Using this method, Marcy and his team have found almost one hundred exoplanets since 1995. Most are as large as or larger than the gas giant planet Jupiter of our solar system, which could hold over one thousand Earths itself.

Since the astronomers can only discover these worlds by their pull on a star, typically only the largest members of those systems can be found at present. Recently, however, exoplanets of sizes closer to Saturn and Neptune have been detected.

"There are more Neptunes than Saturns in the galaxy," stated Marcy, basing this on the number of known exoworlds and projecting the estimate statistically onto the rest of the stars in the Milky Way.

What Marcy and other astronomers are hoping to find eventually are the relatively small, rocky worlds - the ones that may be other Earths which could harbor life. While these celestial bodies are currently too small to detect from the stellar wobble observations, space satellites planned for the coming decades, such as the Terrestrial Planet Finder (TPF), could see Earth-like worlds and even report on their compositions to determine if any life could exist on them.

Professor Marcy's second and final talk in the lecture series came on Dec. 2. Titled "Planets, Yellowstone, and Prospects for Life in the Universe", Marcy delved into the underlying reason for his search for alien worlds: To find out how many stars have their own planetary systems. The more suns that have worlds circling them, the higher are the chances for life existing beyond Earth.

Marcy began his examination of the possibility for alien life by starting with our celestial neighborhood, the worlds of our solar system. He highlighted the recent findings by the Mars Exploration Rovers (MER) Spirit and Opportunity that water once flowed across at least some of the Red Planet in the distant past, increasing the chances for life having been there as well.

Another world that has gotten recent headlines is Saturn's largest moon, Titan. The Cassini probe orbiting that ringed gas giant has also begun to reveal what Titan looks like under its thick veil of orange clouds. It is a truly alien place, and though the moon is seemingly too cold for any Earth-type life, Marcy speculated that some kind of organisms could be there with a chemistry far different from what we know of here, possibly swimming in lakes of liquid ethane.

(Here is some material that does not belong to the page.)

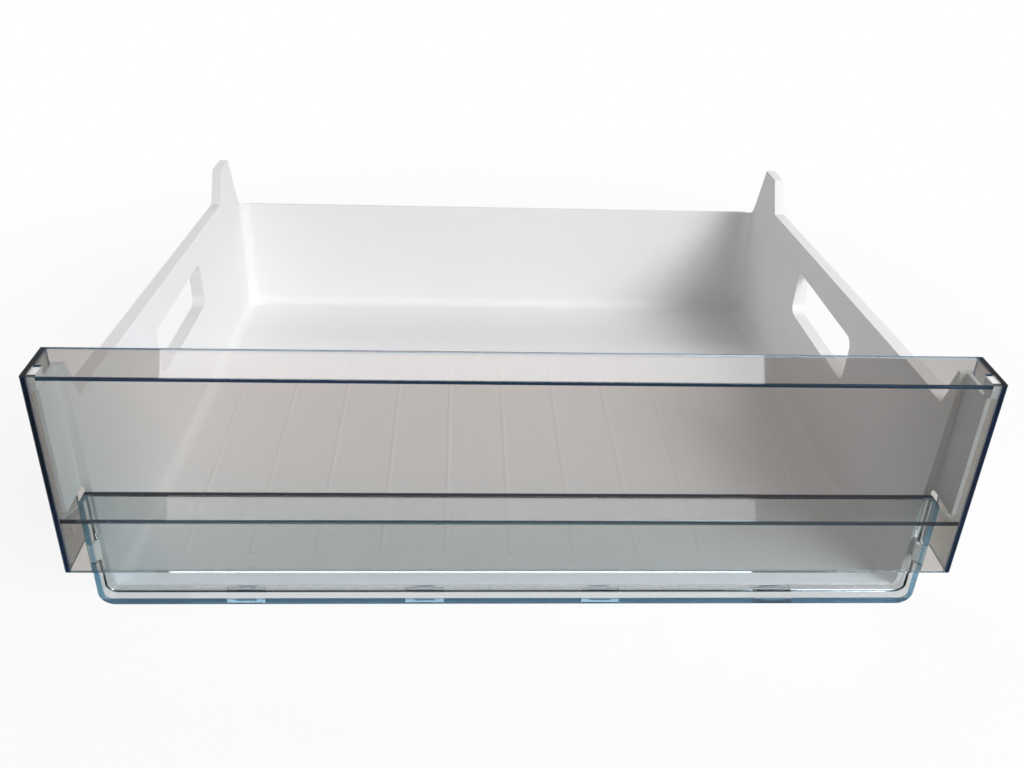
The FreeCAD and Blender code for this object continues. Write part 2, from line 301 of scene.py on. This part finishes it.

Marcy then headed the audience out into the wider galaxy to examine some of the strange alien worlds he and his team have found in the past decade.

Since the majority of known exoplanets are around the size of Jupiter or larger, scientists have speculated whether life exists on them. A number of these planets actually orbit very close to their stars and are presumably so hot that it is hard to imagine would kind of organisms could survive on them.

However, for those known globes that do orbit at more "reasonable" distances from their suns, Marcy said that while he "would not bet on life on those worlds as we know it, I could imagine life that floats in their thick air."

Using his seventeen years of data and discoveries, Marcy estimates that perhaps twenty billion planetary systems exist in our Milky Way. Combine that with how hardy life can be on this planet - such as dwelling in hot, acidic geysers and miles under the ocean - and Marcy thinks that simple life forms are "common" in our galaxy and probably most others.

As for intelligent alien life, "we must hunt explicitly for extraterrestrial intelligence to find brethren in the galaxy," said Marcy.